What you need to do:
Verbatim output of all the material below is required.

-=-=-=-=-

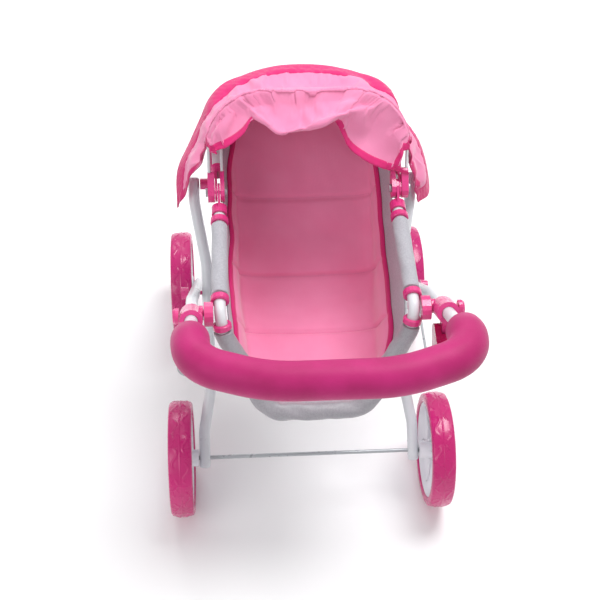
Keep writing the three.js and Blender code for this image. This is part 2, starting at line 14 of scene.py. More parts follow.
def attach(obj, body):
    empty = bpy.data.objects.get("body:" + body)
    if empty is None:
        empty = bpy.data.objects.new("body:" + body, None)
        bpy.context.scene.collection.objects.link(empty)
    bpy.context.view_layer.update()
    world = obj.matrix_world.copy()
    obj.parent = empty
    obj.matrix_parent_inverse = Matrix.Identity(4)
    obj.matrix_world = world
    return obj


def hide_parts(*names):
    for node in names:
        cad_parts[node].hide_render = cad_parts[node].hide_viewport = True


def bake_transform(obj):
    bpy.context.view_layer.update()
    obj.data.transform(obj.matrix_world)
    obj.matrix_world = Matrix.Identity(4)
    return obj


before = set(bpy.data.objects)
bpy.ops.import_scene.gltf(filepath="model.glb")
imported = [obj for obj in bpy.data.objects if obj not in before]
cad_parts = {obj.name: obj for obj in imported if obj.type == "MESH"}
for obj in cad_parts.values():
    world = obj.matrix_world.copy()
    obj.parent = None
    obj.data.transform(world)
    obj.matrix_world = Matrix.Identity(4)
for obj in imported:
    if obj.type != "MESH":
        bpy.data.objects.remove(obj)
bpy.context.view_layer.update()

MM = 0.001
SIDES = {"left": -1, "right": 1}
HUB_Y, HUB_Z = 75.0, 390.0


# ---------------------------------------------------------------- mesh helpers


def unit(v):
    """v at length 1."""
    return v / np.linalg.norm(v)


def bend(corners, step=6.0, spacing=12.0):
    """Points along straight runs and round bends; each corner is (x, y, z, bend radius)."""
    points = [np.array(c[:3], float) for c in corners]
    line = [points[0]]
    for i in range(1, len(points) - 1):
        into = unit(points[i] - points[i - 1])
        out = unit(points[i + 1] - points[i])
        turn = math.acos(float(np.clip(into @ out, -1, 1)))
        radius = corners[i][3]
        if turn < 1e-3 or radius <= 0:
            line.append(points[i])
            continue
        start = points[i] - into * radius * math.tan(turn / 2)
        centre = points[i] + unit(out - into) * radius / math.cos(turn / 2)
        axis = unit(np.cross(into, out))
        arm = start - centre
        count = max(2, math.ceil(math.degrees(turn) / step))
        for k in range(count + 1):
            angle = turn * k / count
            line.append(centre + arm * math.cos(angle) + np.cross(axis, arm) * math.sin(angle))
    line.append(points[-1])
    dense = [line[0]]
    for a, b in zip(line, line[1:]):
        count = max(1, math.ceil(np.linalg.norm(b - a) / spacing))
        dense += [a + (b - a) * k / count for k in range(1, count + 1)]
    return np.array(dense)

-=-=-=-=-

Reply:
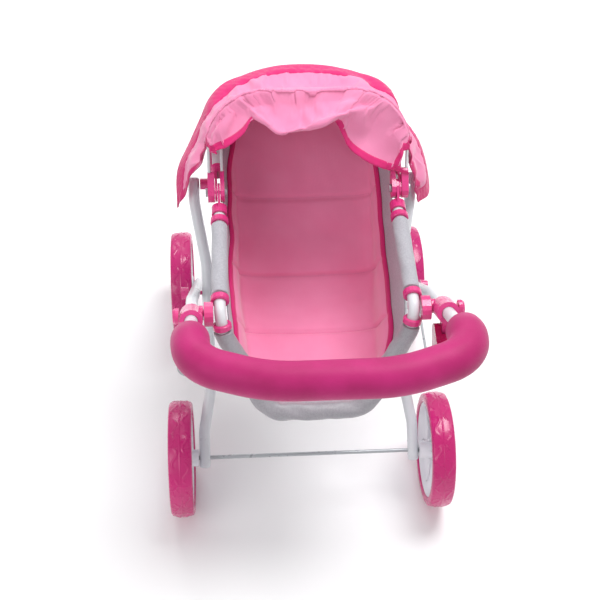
Keep writing the three.js and Blender code for this image. This is part 2, starting at line 14 of scene.py. More parts follow.
def attach(obj, body):
    empty = bpy.data.objects.get("body:" + body)
    if empty is None:
        empty = bpy.data.objects.new("body:" + body, None)
        bpy.context.scene.collection.objects.link(empty)
    bpy.context.view_layer.update()
    world = obj.matrix_world.copy()
    obj.parent = empty
    obj.matrix_parent_inverse = Matrix.Identity(4)
    obj.matrix_world = world
    return obj


def hide_parts(*names):
    for node in names:
        cad_parts[node].hide_render = cad_parts[node].hide_viewport = True


def bake_transform(obj):
    bpy.context.view_layer.update()
    obj.data.transform(obj.matrix_world)
    obj.matrix_world = Matrix.Identity(4)
    return obj


before = set(bpy.data.objects)
bpy.ops.import_scene.gltf(filepath="model.glb")
imported = [obj for obj in bpy.data.objects if obj not in before]
cad_parts = {obj.name: obj for obj in imported if obj.type == "MESH"}
for obj in cad_parts.values():
    world = obj.matrix_world.copy()
    obj.parent = None
    obj.data.transform(world)
    obj.matrix_world = Matrix.Identity(4)
for obj in imported:
    if obj.type != "MESH":
        bpy.data.objects.remove(obj)
bpy.context.view_layer.update()

MM = 0.001
SIDES = {"left": -1, "right": 1}
HUB_Y, HUB_Z = 75.0, 390.0


# ---------------------------------------------------------------- mesh helpers


def unit(v):
    """v at length 1."""
    return v / np.linalg.norm(v)


def bend(corners, step=6.0, spacing=12.0):
    """Points along straight runs and round bends; each corner is (x, y, z, bend radius)."""
    points = [np.array(c[:3], float) for c in corners]
    line = [points[0]]
    for i in range(1, len(points) - 1):
        into = unit(points[i] - points[i - 1])
        out = unit(points[i + 1] - points[i])
        turn = math.acos(float(np.clip(into @ out, -1, 1)))
        radius = corners[i][3]
        if turn < 1e-3 or radius <= 0:
            line.append(points[i])
            continue
        start = points[i] - into * radius * math.tan(turn / 2)
        centre = points[i] + unit(out - into) * radius / math.cos(turn / 2)
        axis = unit(np.cross(into, out))
        arm = start - centre
        count = max(2, math.ceil(math.degrees(turn) / step))
        for k in range(count + 1):
            angle = turn * k / count
            line.append(centre + arm * math.cos(angle) + np.cross(axis, arm) * math.sin(angle))
    line.append(points[-1])
    dense = [line[0]]
    for a, b in zip(line, line[1:]):
        count = max(1, math.ceil(np.linalg.norm(b - a) / spacing))
        dense += [a + (b - a) * k / count for k in range(1, count + 1)]
    return np.array(dense)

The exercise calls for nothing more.